» Exercise prompt:
Starting at the first line of the data below, write out each line exactly until you reach the line containing "return np.dstack([across, -down])", and include that line too.

» Source data:

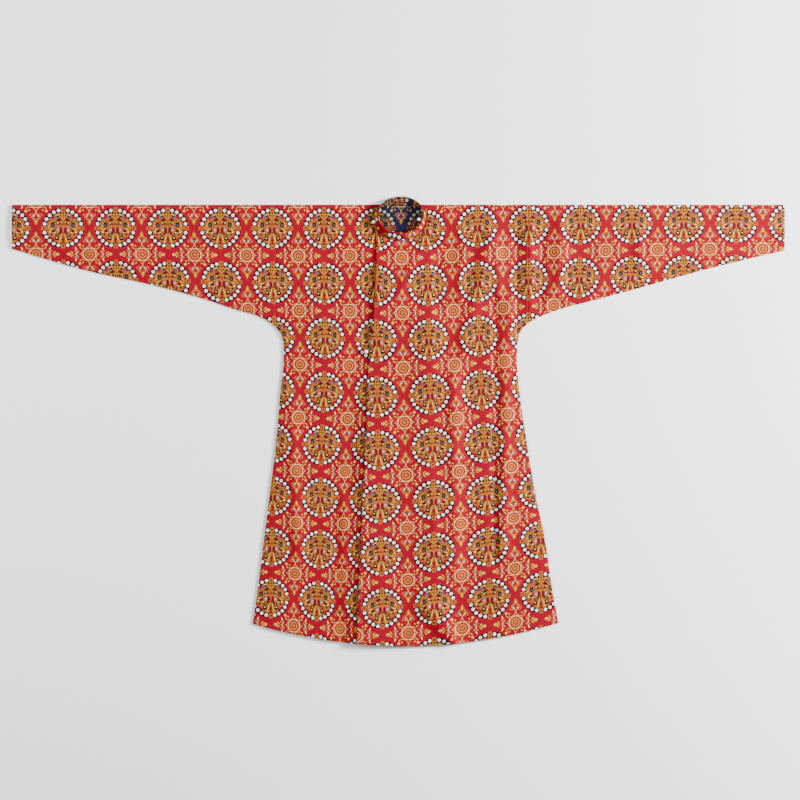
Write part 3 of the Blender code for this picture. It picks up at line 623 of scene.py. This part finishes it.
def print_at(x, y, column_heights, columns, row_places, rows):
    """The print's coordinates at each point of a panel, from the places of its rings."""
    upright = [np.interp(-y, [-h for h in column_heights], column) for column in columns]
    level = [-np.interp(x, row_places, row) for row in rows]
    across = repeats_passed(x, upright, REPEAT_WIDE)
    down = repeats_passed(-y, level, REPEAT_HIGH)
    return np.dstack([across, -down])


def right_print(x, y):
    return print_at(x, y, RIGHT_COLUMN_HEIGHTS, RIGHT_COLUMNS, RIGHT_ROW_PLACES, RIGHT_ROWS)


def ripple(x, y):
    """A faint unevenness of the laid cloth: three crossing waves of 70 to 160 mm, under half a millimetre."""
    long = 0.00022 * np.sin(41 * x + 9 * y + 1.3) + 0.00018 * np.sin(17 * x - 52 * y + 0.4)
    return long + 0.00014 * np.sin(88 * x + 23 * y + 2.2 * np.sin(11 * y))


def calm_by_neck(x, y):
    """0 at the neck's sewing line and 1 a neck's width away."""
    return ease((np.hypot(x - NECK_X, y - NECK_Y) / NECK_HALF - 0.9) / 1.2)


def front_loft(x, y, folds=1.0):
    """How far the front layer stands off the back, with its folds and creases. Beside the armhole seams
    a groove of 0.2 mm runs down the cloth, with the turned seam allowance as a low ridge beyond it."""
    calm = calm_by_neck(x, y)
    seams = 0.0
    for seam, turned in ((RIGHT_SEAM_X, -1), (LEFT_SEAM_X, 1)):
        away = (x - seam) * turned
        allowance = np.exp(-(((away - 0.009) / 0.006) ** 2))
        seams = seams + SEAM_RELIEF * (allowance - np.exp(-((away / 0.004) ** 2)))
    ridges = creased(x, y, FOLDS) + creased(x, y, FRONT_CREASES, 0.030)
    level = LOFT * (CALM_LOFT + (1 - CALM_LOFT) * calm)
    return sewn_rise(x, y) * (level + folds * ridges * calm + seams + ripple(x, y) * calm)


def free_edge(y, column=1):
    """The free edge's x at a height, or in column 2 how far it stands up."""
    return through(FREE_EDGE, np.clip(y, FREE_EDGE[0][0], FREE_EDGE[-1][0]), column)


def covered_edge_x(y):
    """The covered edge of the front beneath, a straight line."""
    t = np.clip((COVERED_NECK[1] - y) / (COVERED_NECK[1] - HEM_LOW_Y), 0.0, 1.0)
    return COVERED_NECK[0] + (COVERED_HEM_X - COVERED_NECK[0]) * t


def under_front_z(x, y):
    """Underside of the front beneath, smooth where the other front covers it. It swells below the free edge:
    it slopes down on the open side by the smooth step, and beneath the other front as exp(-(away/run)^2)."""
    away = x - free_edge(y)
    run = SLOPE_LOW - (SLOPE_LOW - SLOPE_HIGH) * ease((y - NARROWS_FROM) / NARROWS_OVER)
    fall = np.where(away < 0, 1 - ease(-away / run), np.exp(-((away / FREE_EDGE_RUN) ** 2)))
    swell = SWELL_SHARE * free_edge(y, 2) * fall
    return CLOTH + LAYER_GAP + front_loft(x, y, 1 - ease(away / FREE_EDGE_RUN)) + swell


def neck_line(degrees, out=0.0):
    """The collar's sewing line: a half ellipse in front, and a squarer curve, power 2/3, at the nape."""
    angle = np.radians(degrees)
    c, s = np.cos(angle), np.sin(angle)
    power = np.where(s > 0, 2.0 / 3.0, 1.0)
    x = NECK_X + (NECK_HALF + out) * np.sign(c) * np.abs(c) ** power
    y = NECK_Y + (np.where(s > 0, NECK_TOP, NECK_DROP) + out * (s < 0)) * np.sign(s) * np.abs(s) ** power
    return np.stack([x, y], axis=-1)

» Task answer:
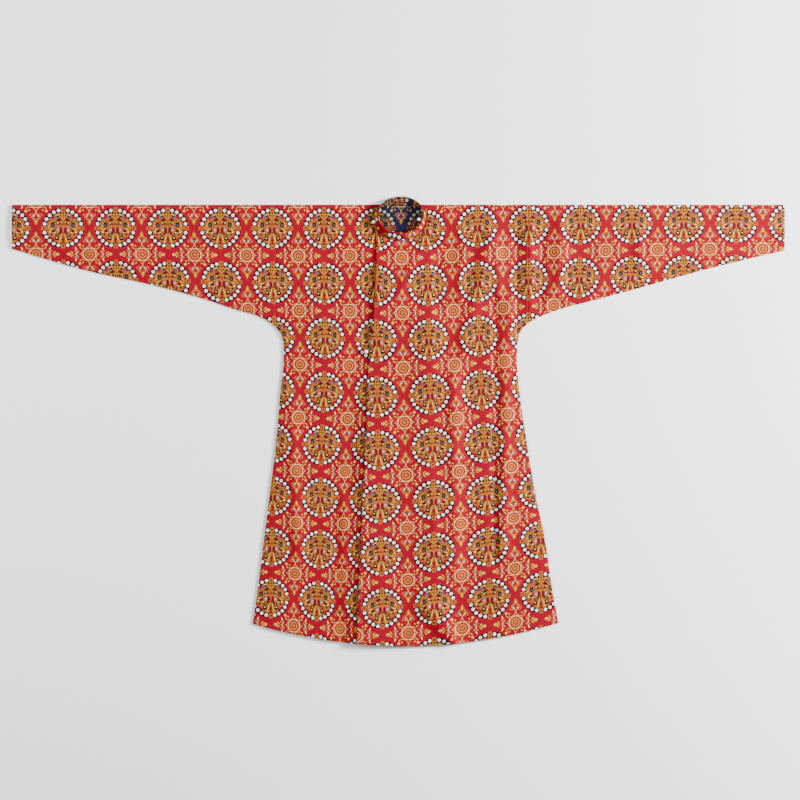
Write part 3 of the Blender code for this picture. It picks up at line 623 of scene.py. This part finishes it.
def print_at(x, y, column_heights, columns, row_places, rows):
    """The print's coordinates at each point of a panel, from the places of its rings."""
    upright = [np.interp(-y, [-h for h in column_heights], column) for column in columns]
    level = [-np.interp(x, row_places, row) for row in rows]
    across = repeats_passed(x, upright, REPEAT_WIDE)
    down = repeats_passed(-y, level, REPEAT_HIGH)
    return np.dstack([across, -down])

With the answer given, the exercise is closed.